MOTOR SPORTS—FRED LORENZEN, who gained the pole position in a 1966 Ford Fairlane with what he called a "sick engine," scored the first major stock car victory in nine months for Ford when he won the American 500 at Rockingham, N.C. by three laps over Don White, who finished second in a Dodge Charger.

Englishman JOHN SURTEES, driving a Lola-Chevrolet, won the 200-mile Los Angeles Times Grand Prix, the fifth race in the Canadian-American Cup Challenge series, as Jim Hall of Midland, Texas finished second in a Chaparral. The victory put Surtees in a tie for the series lead with Phil Hill.

TRACK & FIELD—Belgium's GASTON ROELANTS, the 1964 Olympic gold medalist and holder of the world record in the 3,000-meter steeplechase, broke the world mark for the 20-kilometer run by 1:16.6 with a 58:06.2 clocking, and continuing, set a new record for distance run in one hour (12 miles, 1,168 yards, 2 feet), in Louvain, Belgium. The previous marks for both events were set by Australia's Ron Clarke in 1965.

Abebe Bikila, Ethiopia's two-time (1960 and 1964) Olympic marathon winner, took the Inchon-Seoul Marathon in 2:17.04, in Seoul, Korea.
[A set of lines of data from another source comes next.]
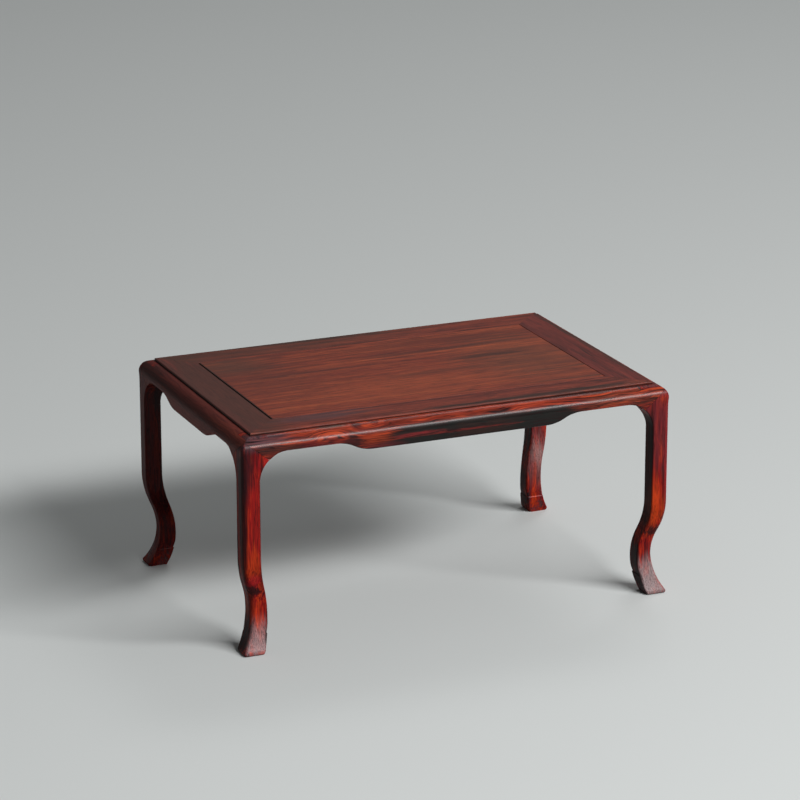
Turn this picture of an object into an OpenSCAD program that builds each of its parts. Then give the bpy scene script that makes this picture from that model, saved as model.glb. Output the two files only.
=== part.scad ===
// Bonsai stand: a framed panel top let into four aprons on four curved legs.
// Millimetres, +Z up, origin on the floor under the centre of the top.

/* [Overall] */
// Length over the legs
stand_l = 150; // [110:1:240]
// Width over the legs
stand_w = 99; // [84:1:180]
// Height from the floor to the top
stand_h = 73; // [64:1:140]

/* [Frame of the top] */
// Width of the rails
rail_w = 11.4; // [10.6:0.1:15]
// Thickness of the rails
rail_t = 4.2; // [3.8:0.1:4.6]
// Height of the frame above the rounded shoulder
frame_proud = 0.8; // [0.5:0.1:1.1]
// Bevel along the frame's outer top edge
frame_ease = 0.3; // [0.1:0.05:0.5]
// Gap between the frame and the aprons round it
frame_gap = 0.1; // [0.05:0.05:0.2]
// Thickness of the tenon in each corner of the frame
corner_tenon_t = 1.2; // [0.8:0.1:1.4]
// Wood left at the blind end of the corner tenon
corner_blind = 1.5; // [1.2:0.1:2.5]
// Wood left between the joints in a corner of the frame
corner_wall = 0.5; // [0.3:0.1:0.6]

/* [Panel] */
// Depth of the groove that holds the panel
groove_d = 2.4; // [1.6:0.1:2.8]
// Height of the groove
groove_h = 1.0; // [0.8:0.1:1.2]
// Wood over the groove
groove_top = 1.2; // [1.0:0.1:1.4]
// Room left for the panel to swell in the groove
swell_gap = 0.4; // [0.2:0.1:0.6]
// Open seam at each end of the panel
end_gap = 0.3; // [0.1:0.05:0.5]
// Seam along each long side of the panel
side_gap = 0.05; // [0.05:0.05:0.3]
// Slack of the panel's tongue and of the batten in their grooves
slide_gap = 0.05; // [0.03:0.01:0.1]
// Width of the batten under the panel
batten_w = 7; // [5:0.5:12]
// Depth of the batten's dovetail in the panel
dovetail_d = 0.6; // [0.4:0.1:0.8]
// Undercut on each side of the dovetail
dovetail_flare = 0.5; // [0.2:0.1:0.9]
// Length of the batten's lap in each long rail
batten_lap = 2.0; // [1.0:0.1:3.0]
// Height of the batten's lap
batten_lap_h = 1.4; // [1.0:0.1:1.5]

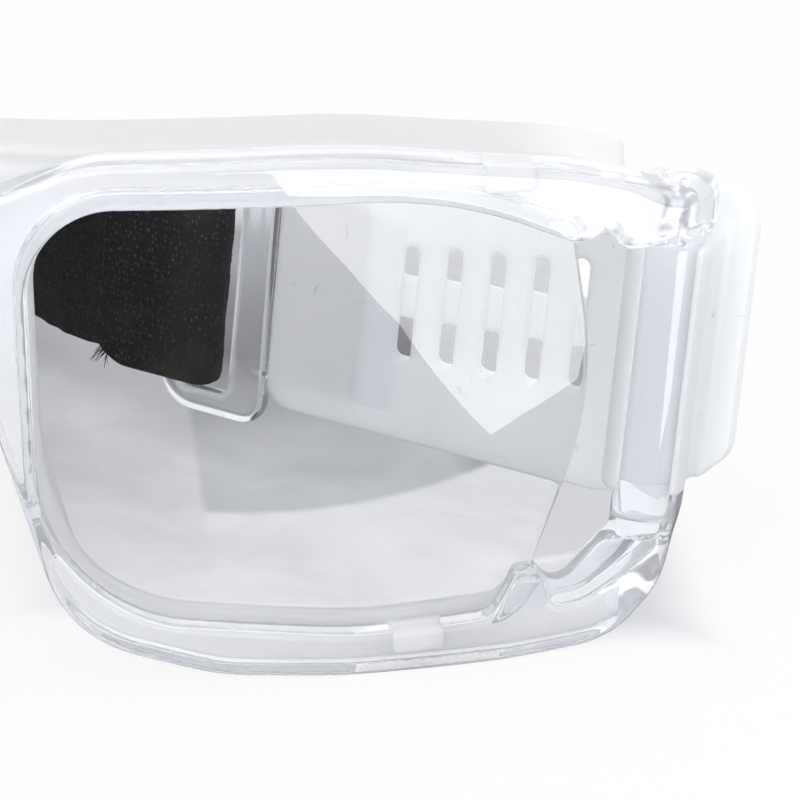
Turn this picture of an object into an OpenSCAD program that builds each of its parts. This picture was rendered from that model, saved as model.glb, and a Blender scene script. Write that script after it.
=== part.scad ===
// Sports goggles: a clear one-piece front frame with hinge posts, two lenses, a soft face gasket,
// two swinging side arms with buckles, and an elastic head strap.
// X runs across the face, Y back towards the wearer, Z up. Origin: middle of the footprint, on the floor.
// The modules measure Y from the front of the frame; placed() moves each piece to the origin.

/* [Front frame] */
// Plan radius of the frame's front surface
wrap_r = 140; // [120:5:180]
// Distance from the middle of the frame to the centre of each bend
temple = 63; // [61:0.5:65]
// Plan radius of the bend into the ears
bend_r = 14; // [13:0.5:16]
// Plan angle of the ears at their ends
ear_angle = 72; // [68:1:76]
// Straight run at the end of each ear
ear_tail = 2; // [1:0.5:2.5]
// Front to back depth of the frame moulding
rail_depth = 5.5; // [5:0.25:6.5]
// Radius of the round hinge posts
post_r = 2.9; // [2.6:0.1:3.3]
// Distance of the post axis inside the outer surface of the bend
post_inset = 2.75; // [2.6:0.05:3]
// Plan angle of the post axis around the bend
post_angle = 50; // [46:1:54]
// How far the posts run into the ears at each end
post_root = 0.4; // [0.2:0.1:1]
// Height of the upper ears' underside
ear_under = 40.6; // [39:0.2:41]
// Height of the lower ears' top
yoke_top = 14.6; // [13:0.2:15]
// Height of the ledge at the foot of the posts
ledge_top = 10.7; // [10:0.1:11.5]
// Depth of the scoop in the front of each lower ear
scoop_depth = 3.6; // [2:0.1:4]

/* [Lenses] */
// Thickness of a lens
lens_t = 2.2; // [1.8:0.1:2.2]
// Depth of the lens seat behind the frame's front surface
lens_inset = 3; // [2.6:0.1:3]
// Width of the frame lip that covers the lens edge
lip = 1.2; // [0.8:0.1:1.6]
// Clearance round the lens and the other seated pieces
fit = 0.1; // [0.05:0.05:0.2]

/* [Face gasket] */
// Thickness of the flange that lies on the back of the frame
flange_t = 1.6; // [1.2:0.1:2]
// Thickness of the standing wall
wall_t = 1.9; // [1.5:0.1:2.4]
// Height of the wall behind the flange
wall_h = 11.6; // [7:0.2:12.6]
// Setback of the gasket from the frame's outer edge
gasket_setback = 0.7; // [0.4:0.1:1]
// Height to which the gasket bridges the dip over the nose, before its setback
bridge_top = 50.2; // [48:0.1:50.6]
// How far the flange shows inside the lens opening
flange_show = 0.9; // [0.5:0.1:1.2]
// How far the standing wall runs out past the centre of the bend
wall_run = 3.8; // [2:0.2:4.4]
// Start of the flange's gap for the clips, inside the centre of the bend
gap_start = 2; // [1:0.5:3]
// Flange left below the upper ears' underside and above the ledges
flange_hold = 2.2; // [1.6:0.1:2.6]
// Width of a locking lug
lug_w = 5; // [4:0.2:6]
// Height of a locking lug
lug_h = 2.4; // [2:0.1:2.6]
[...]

MILEPOSTS—RETIRED: A.P. (Paddy) SMITHWICK, 39, of Monkton, Md., a top steeplechase jockey for 20 years, to train steeplechase horses. Smithwick, who rode for his brother, Mike, trainer for such prominent owners as Mrs. Ogden Phipps and Mrs. A. C. Randolph, cracked a vertebra when he was thrown during a hurdle race at Monmouth Park last July and was still bothered by the after-effects. He ended his riding career with more mounts (2,103) and more victories (400, including four Temple Gwathmey wins) than any other steeplechase jockey in the U.S.

DIED: JOE BACH, 66, a tackle on Notre Dame's "Seven Mules" line in 1923-24 and former head coach of the Pittsburgh Steelers (1935-1936 and 1952-1953); after suffering a heart attack at the Pittsburgh Curbstone Coaches' Hall of Fame luncheon.